►
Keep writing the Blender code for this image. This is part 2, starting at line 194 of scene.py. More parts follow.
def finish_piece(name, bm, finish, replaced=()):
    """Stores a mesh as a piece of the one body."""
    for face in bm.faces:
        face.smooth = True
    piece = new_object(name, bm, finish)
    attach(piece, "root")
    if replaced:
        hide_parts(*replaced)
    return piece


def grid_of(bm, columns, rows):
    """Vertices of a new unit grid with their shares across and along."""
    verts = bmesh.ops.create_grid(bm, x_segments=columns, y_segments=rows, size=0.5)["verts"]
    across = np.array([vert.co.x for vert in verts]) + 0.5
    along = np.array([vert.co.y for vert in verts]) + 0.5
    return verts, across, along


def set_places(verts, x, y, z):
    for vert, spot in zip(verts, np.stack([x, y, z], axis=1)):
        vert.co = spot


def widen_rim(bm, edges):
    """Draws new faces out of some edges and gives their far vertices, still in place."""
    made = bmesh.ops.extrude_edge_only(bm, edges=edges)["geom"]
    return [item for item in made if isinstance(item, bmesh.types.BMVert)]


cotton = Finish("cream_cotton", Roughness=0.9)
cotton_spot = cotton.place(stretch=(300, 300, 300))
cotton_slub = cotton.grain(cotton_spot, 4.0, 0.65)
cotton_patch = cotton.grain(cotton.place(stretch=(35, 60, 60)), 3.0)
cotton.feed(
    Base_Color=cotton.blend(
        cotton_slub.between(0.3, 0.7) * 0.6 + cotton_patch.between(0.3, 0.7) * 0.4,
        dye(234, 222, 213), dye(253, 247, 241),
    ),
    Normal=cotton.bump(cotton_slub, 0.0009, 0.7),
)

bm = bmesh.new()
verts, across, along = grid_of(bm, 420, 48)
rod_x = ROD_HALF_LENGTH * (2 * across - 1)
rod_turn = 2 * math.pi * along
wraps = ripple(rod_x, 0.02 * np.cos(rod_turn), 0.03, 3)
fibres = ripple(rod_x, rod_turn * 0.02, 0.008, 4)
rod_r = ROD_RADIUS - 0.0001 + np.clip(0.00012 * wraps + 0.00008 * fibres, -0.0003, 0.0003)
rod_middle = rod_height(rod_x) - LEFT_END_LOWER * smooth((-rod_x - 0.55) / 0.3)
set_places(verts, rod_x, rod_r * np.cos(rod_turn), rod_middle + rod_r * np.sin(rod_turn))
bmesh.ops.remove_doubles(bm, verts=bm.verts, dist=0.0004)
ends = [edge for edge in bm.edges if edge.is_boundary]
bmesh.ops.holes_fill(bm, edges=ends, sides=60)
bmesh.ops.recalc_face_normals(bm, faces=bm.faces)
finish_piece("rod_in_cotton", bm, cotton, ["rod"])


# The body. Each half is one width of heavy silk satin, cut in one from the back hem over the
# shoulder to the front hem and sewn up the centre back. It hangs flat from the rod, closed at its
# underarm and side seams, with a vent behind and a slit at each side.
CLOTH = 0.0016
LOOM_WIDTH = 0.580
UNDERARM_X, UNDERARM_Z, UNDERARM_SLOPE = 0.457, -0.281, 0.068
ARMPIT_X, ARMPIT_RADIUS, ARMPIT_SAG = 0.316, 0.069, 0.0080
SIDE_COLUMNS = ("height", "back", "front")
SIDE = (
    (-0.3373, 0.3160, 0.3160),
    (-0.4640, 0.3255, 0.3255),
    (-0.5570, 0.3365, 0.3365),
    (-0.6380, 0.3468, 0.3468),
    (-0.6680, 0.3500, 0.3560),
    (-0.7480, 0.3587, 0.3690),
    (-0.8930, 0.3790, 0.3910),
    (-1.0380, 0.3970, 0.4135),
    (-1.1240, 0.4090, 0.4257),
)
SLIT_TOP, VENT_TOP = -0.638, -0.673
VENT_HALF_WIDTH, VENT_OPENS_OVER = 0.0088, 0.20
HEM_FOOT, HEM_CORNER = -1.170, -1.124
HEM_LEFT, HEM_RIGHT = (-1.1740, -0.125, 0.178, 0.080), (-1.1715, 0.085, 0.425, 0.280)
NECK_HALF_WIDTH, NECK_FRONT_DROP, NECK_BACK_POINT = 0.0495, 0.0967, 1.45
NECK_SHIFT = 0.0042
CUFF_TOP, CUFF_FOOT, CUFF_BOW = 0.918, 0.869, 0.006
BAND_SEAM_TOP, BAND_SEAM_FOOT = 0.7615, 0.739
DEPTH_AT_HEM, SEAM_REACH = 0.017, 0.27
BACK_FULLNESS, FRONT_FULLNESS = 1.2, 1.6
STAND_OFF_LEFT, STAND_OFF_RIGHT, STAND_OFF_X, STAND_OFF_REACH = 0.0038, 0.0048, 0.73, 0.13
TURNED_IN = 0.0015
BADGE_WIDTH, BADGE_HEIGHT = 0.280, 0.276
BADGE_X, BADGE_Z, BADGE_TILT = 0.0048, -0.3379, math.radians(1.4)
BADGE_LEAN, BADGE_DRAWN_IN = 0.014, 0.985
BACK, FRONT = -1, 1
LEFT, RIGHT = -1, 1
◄
- Directions -
Using the material above, state how many lines include the string "replaced". Answer with a single number.

- Solution for this problem -
3